The lines to reproduce run from the first one through the line containing "return piece". Reproduce them exactly.
===== Data =====
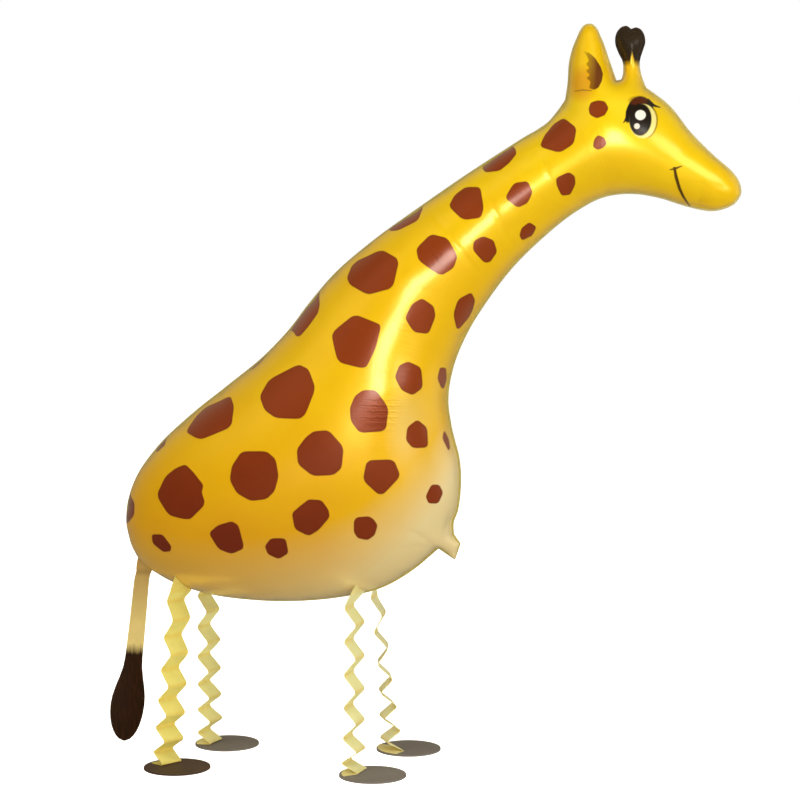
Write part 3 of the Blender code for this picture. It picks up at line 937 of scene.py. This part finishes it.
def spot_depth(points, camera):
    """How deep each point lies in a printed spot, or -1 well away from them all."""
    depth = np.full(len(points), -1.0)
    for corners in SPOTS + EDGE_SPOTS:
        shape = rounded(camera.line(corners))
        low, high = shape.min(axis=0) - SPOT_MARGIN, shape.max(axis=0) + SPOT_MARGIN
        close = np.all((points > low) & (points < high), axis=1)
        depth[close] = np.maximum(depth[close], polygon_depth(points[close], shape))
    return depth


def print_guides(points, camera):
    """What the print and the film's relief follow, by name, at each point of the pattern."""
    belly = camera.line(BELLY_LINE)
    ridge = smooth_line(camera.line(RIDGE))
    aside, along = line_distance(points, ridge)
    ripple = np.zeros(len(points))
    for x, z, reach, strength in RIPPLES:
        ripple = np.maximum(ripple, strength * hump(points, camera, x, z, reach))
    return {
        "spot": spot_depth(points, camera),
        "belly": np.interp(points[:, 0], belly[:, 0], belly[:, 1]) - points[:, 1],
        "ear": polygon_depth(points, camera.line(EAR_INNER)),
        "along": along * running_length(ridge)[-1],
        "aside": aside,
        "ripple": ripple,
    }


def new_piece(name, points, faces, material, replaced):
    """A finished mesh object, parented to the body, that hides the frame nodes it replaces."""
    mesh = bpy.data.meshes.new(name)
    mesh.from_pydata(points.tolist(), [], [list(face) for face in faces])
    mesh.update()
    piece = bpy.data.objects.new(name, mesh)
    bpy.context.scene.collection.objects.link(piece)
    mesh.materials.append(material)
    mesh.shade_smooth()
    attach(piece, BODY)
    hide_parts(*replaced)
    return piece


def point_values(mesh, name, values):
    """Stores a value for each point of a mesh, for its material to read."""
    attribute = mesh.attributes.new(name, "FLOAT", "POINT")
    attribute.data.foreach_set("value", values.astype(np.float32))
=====
- [Complete output]
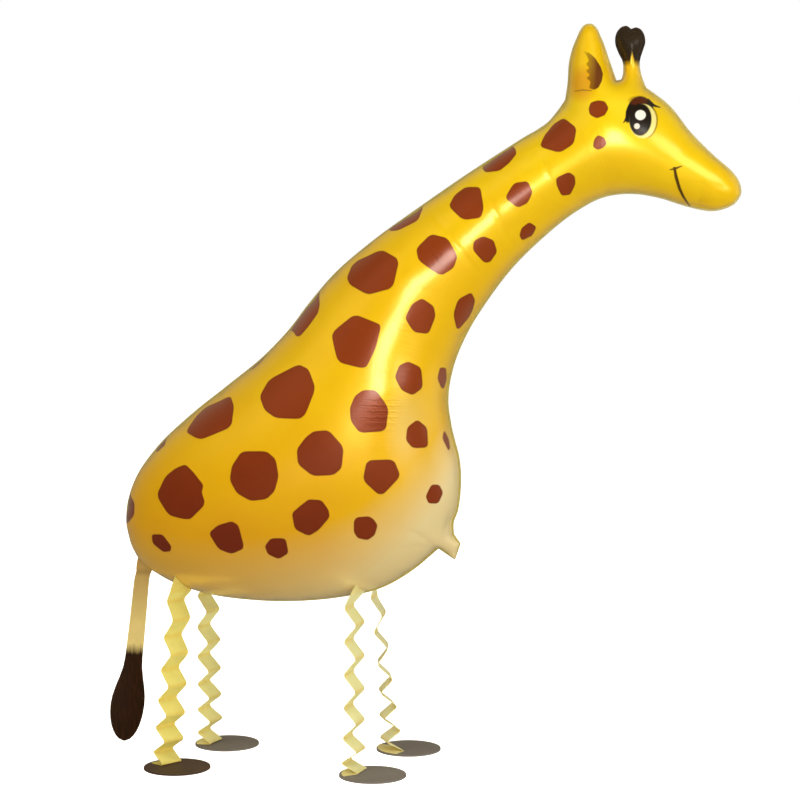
Write part 3 of the Blender code for this picture. It picks up at line 937 of scene.py. This part finishes it.
def spot_depth(points, camera):
    """How deep each point lies in a printed spot, or -1 well away from them all."""
    depth = np.full(len(points), -1.0)
    for corners in SPOTS + EDGE_SPOTS:
        shape = rounded(camera.line(corners))
        low, high = shape.min(axis=0) - SPOT_MARGIN, shape.max(axis=0) + SPOT_MARGIN
        close = np.all((points > low) & (points < high), axis=1)
        depth[close] = np.maximum(depth[close], polygon_depth(points[close], shape))
    return depth


def print_guides(points, camera):
    """What the print and the film's relief follow, by name, at each point of the pattern."""
    belly = camera.line(BELLY_LINE)
    ridge = smooth_line(camera.line(RIDGE))
    aside, along = line_distance(points, ridge)
    ripple = np.zeros(len(points))
    for x, z, reach, strength in RIPPLES:
        ripple = np.maximum(ripple, strength * hump(points, camera, x, z, reach))
    return {
        "spot": spot_depth(points, camera),
        "belly": np.interp(points[:, 0], belly[:, 0], belly[:, 1]) - points[:, 1],
        "ear": polygon_depth(points, camera.line(EAR_INNER)),
        "along": along * running_length(ridge)[-1],
        "aside": aside,
        "ripple": ripple,
    }


def new_piece(name, points, faces, material, replaced):
    """A finished mesh object, parented to the body, that hides the frame nodes it replaces."""
    mesh = bpy.data.meshes.new(name)
    mesh.from_pydata(points.tolist(), [], [list(face) for face in faces])
    mesh.update()
    piece = bpy.data.objects.new(name, mesh)
    bpy.context.scene.collection.objects.link(piece)
    mesh.materials.append(material)
    mesh.shade_smooth()
    attach(piece, BODY)
    hide_parts(*replaced)
    return piece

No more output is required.